▶ **TASK REQUIREMENTS**
Could you print every record below exactly as it appears?

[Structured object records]
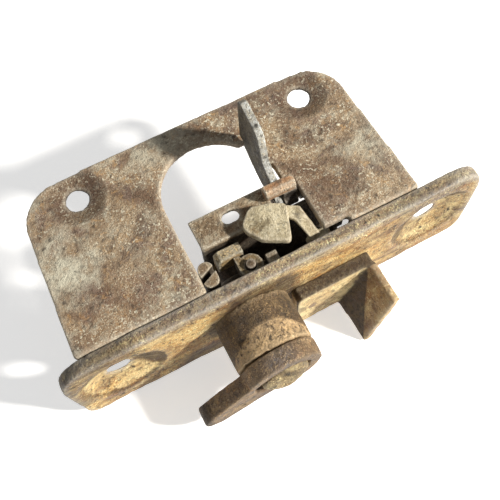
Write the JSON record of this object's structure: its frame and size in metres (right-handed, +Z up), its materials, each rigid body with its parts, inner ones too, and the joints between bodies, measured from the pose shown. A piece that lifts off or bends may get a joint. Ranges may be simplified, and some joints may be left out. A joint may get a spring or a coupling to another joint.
{
  "type": "toggle bolt latch",
  "caption": "Edge-mounted toggle bolt latch: a turn lever on a boss beside a guard fin, and a release lever with pawl and dog behind the face bar.",
  "frame": {"origin": "middle of the face bar's front face, midway between its two screw holes", "axes": "+X along the face bar, +Y into the door, +Z up out of the mounting plate"},
  "size_m": [0.114, 0.068, 0.0532],
  "materials": {
    "plate_patina": "rusty, worn, mottled",
    "bar_patina": "rusty, worn bright on its top edge",
    "cast_rust": "rough cast, rusty",
    "guard_patina": "rusty cast",
    "inner_steel": "dull, rusty",
    "channel_patina": "brown rust over steel",
    "rivet_steel": "dull",
    "bush_brass": "dull",
    "spring_steel": "dark",
    "orange_rust": "orange rust",
    "lever_rust": "worn brown",
    "screw_rust": "worn brown",
    "blade_steel": "dark, worn bright on its edges",
    "pawl_patina": "olive grey",
    "dog_rust": "rusty"
  },
  "bodies": {
    "case": {"mounting_plate": "plate_patina", "face_bar": "bar_patina", "boss_collar": "cast_rust", "guard_bracket": "guard_patina", "back_channel": "channel_patina", "plate_rivets": "rivet_steel", "channel_rivets": "rivet_steel", "guard_rivets": "rivet_steel", "rear_bush": "bush_brass", "pivot_ears": "inner_steel", "release_pin": "rivet_steel", "pawl_pin": "rivet_steel", "dog_pin": "rivet_steel", "stop_block": "channel_patina", "spring_post": "channel_patina", "release_spring": "spring_steel", "pawl_spring": "spring_steel"},
    "toggle": {"toggle_lever": "lever_rust", "toggle_shaft": "inner_steel", "toggle_screw": "screw_rust", "drive_crank": "inner_steel", "shaft_clip": "spring_steel"},
    "release": {"release_lever": "blade_steel", "release_barrel": "inner_steel", "release_foot": "orange_rust"},
    "pawl": {"pawl": "pawl_patina", "pawl_arm": "pawl_patina"},
    "dog": {"lock_dog": "dog_rust", "dog_hook": "dog_rust"}
  },
  "joints": [
    {"name": "toggle_turn", "type": "hinge", "parent": "case", "child": "toggle", "pos_m": [-0.009, 0, 0], "axis": [0, -1, 0], "range_deg": [0, 150]},
    {"name": "release_tilt", "type": "hinge", "parent": "case", "child": "release", "pos_m": [0.009, 0.0183, 0.0127], "axis": [1, 0, 0], "range_deg": [0, 8], "stiffness_Nm_per_rad": 0.01, "springref_deg": -5.73},
    {"name": "pawl_lift", "type": "hinge", "parent": "case", "child": "pawl", "pos_m": [0.013, 0.0055, 0.011], "axis": [0, 1, 0], "range_deg": [0, 4.2]},
    {"name": "dog_swing", "type": "hinge", "parent": "case", "child": "dog", "pos_m": [-0.0054, 0.0059, 0.012], "axis": [0, 0, 1], "range_deg": [0, 7.4]}
  ],
  "couplings": [
    {"joint": "pawl_lift", "follows": "release_tilt", "ratio": 0.5},
    {"joint": "dog_swing", "follows": "release_tilt", "ratio": 0.9}
  ]
}
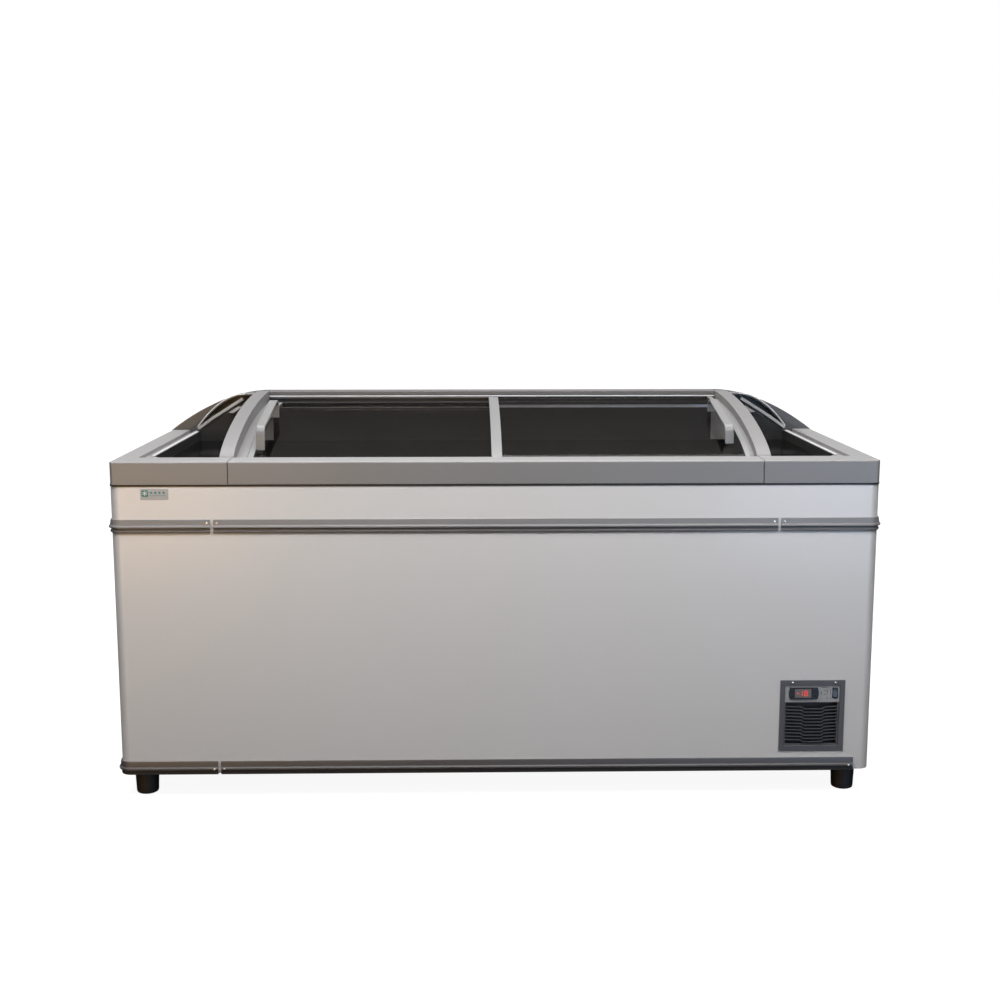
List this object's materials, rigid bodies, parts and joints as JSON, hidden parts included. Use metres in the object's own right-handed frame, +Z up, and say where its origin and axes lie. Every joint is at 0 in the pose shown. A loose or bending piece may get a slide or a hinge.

▶ **SOLVED PROBLEM**
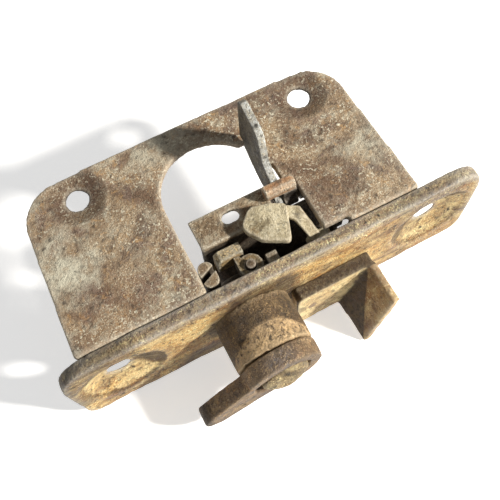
Write the JSON record of this object's structure: its frame and size in metres (right-handed, +Z up), its materials, each rigid body with its parts, inner ones too, and the joints between bodies, measured from the pose shown. A piece that lifts off or bends may get a joint. Ranges may be simplified, and some joints may be left out. A joint may get a spring or a coupling to another joint.
{
  "type": "toggle bolt latch",
  "caption": "Edge-mounted toggle bolt latch: a turn lever on a boss beside a guard fin, and a release lever with pawl and dog behind the face bar.",
  "frame": {"origin": "middle of the face bar's front face, midway between its two screw holes", "axes": "+X along the face bar, +Y into the door, +Z up out of the mounting plate"},
  "size_m": [0.114, 0.068, 0.0532],
  "materials": {
    "plate_patina": "rusty, worn, mottled",
    "bar_patina": "rusty, worn bright on its top edge",
    "cast_rust": "rough cast, rusty",
    "guard_patina": "rusty cast",
    "inner_steel": "dull, rusty",
    "channel_patina": "brown rust over steel",
    "rivet_steel": "dull",
    "bush_brass": "dull",
    "spring_steel": "dark",
    "orange_rust": "orange rust",
    "lever_rust": "worn brown",
    "screw_rust": "worn brown",
    "blade_steel": "dark, worn bright on its edges",
    "pawl_patina": "olive grey",
    "dog_rust": "rusty"
  },
  "bodies": {
    "case": {"mounting_plate": "plate_patina", "face_bar": "bar_patina", "boss_collar": "cast_rust", "guard_bracket": "guard_patina", "back_channel": "channel_patina", "plate_rivets": "rivet_steel", "channel_rivets": "rivet_steel", "guard_rivets": "rivet_steel", "rear_bush": "bush_brass", "pivot_ears": "inner_steel", "release_pin": "rivet_steel", "pawl_pin": "rivet_steel", "dog_pin": "rivet_steel", "stop_block": "channel_patina", "spring_post": "channel_patina", "release_spring": "spring_steel", "pawl_spring": "spring_steel"},
    "toggle": {"toggle_lever": "lever_rust", "toggle_shaft": "inner_steel", "toggle_screw": "screw_rust", "drive_crank": "inner_steel", "shaft_clip": "spring_steel"},
    "release": {"release_lever": "blade_steel", "release_barrel": "inner_steel", "release_foot": "orange_rust"},
    "pawl": {"pawl": "pawl_patina", "pawl_arm": "pawl_patina"},
    "dog": {"lock_dog": "dog_rust", "dog_hook": "dog_rust"}
  },
  "joints": [
    {"name": "toggle_turn", "type": "hinge", "parent": "case", "child": "toggle", "pos_m": [-0.009, 0, 0], "axis": [0, -1, 0], "range_deg": [0, 150]},
    {"name": "release_tilt", "type": "hinge", "parent": "case", "child": "release", "pos_m": [0.009, 0.0183, 0.0127], "axis": [1, 0, 0], "range_deg": [0, 8], "stiffness_Nm_per_rad": 0.01, "springref_deg": -5.73},
    {"name": "pawl_lift", "type": "hinge", "parent": "case", "child": "pawl", "pos_m": [0.013, 0.0055, 0.011], "axis": [0, 1, 0], "range_deg": [0, 4.2]},
    {"name": "dog_swing", "type": "hinge", "parent": "case", "child": "dog", "pos_m": [-0.0054, 0.0059, 0.012], "axis": [0, 0, 1], "range_deg": [0, 7.4]}
  ],
  "couplings": [
    {"joint": "pawl_lift", "follows": "release_tilt", "ratio": 0.5},
    {"joint": "dog_swing", "follows": "release_tilt", "ratio": 0.9}
  ]
}
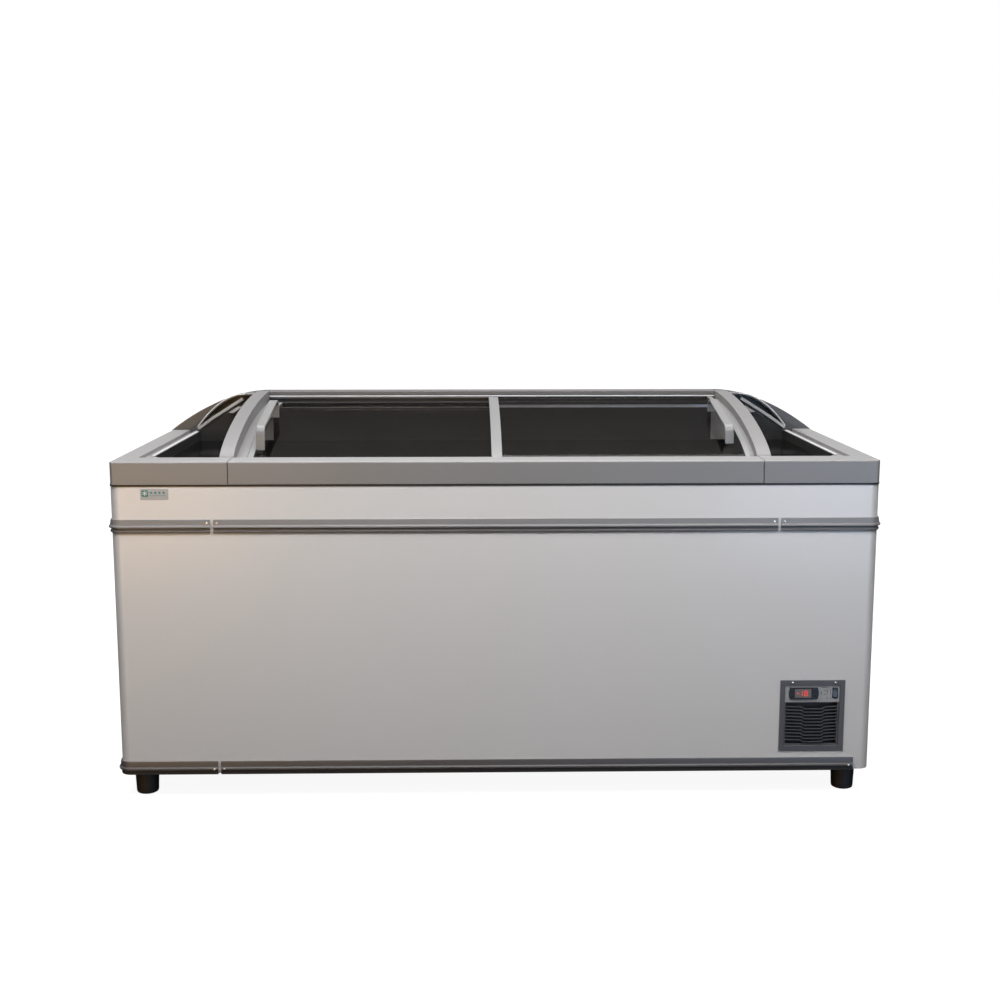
List this object's materials, rigid bodies, parts and joints as JSON, hidden parts included. Use metres in the object's own right-handed frame, +Z up, and say where its origin and axes lie. Every joint is at 0 in the pose shown. A loose or bending piece may get a slide or a hinge.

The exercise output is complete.